Tantangannya bukan hanya bertahan di tengah tekanan global, tetapi juga menjadikan tekanan tersebut sebagai momentum untuk transformasi menuju struktur ekonomi yang lebih tangguh, mandiri, dan berkelanjutan. Dengan demikian, keberlanjutan prinsip ekonomi terbuka Indonesia akan bergantung pada kemampuannya menavigasi arus globalisasi yang kini tidak lagi linear dan penuh tantangan.

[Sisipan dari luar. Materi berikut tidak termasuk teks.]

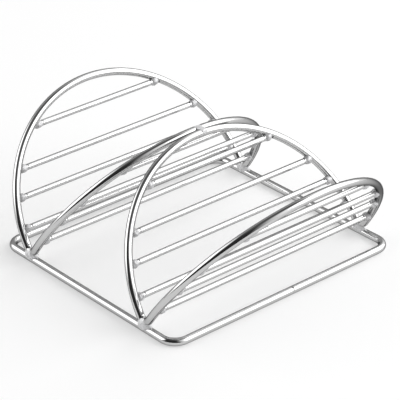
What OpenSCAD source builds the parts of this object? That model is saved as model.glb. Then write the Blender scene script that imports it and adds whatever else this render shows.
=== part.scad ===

Merumuskan Langkah Strategis

Dalam menghadapi gelombang tarif resiprokal yang digulirkan Amerika Serikat, Indonesia tidak bisa hanya sekadar bersikap reaktif. Diperlukan strategi jangka panjang yang terukur, adaptif, dan berbasis pada kepentingan nasional. Langkah pertama yang perlu diambil adalah memperkuat jalur diplomasi melalui negosiasi bilateral dengan AS. Tujuannya bukan hanya untuk menghapus beban tarif tambahan, tetapi juga untuk membuka ruang dialog yang sehat dan membangun kembali kepercayaan dalam hubungan dagang kedua negara.

Di saat yang sama, Indonesia perlu menata ulang peta perdagangan globalnya dengan memperdalam kerja sama regional, khususnya di kawasan ASEAN dan mitra strategis lainnya. Ketergantungan yang terlalu besar pada satu pasar, seperti AS, terbukti rentan terhadap perubahan kebijakan sepihak.

Lebih dari itu, tantangan eksternal ini seharusnya menjadi pemicu untuk mentransformasi industri dalam negeri. Pemerintah bersama pelaku usaha perlu meningkatkan daya saing nasional melalui inovasi teknologi, efisiensi produksi, dan peningkatan kualitas produk agar mampu bersaing secara global, terlepas dari ada atau tidaknya hambatan tarif. Selain itu, diversifikasi produk ekspor menjadi suatu keharusan mutlak. Indonesia tidak bisa selamanya bertumpu pada komoditas primer.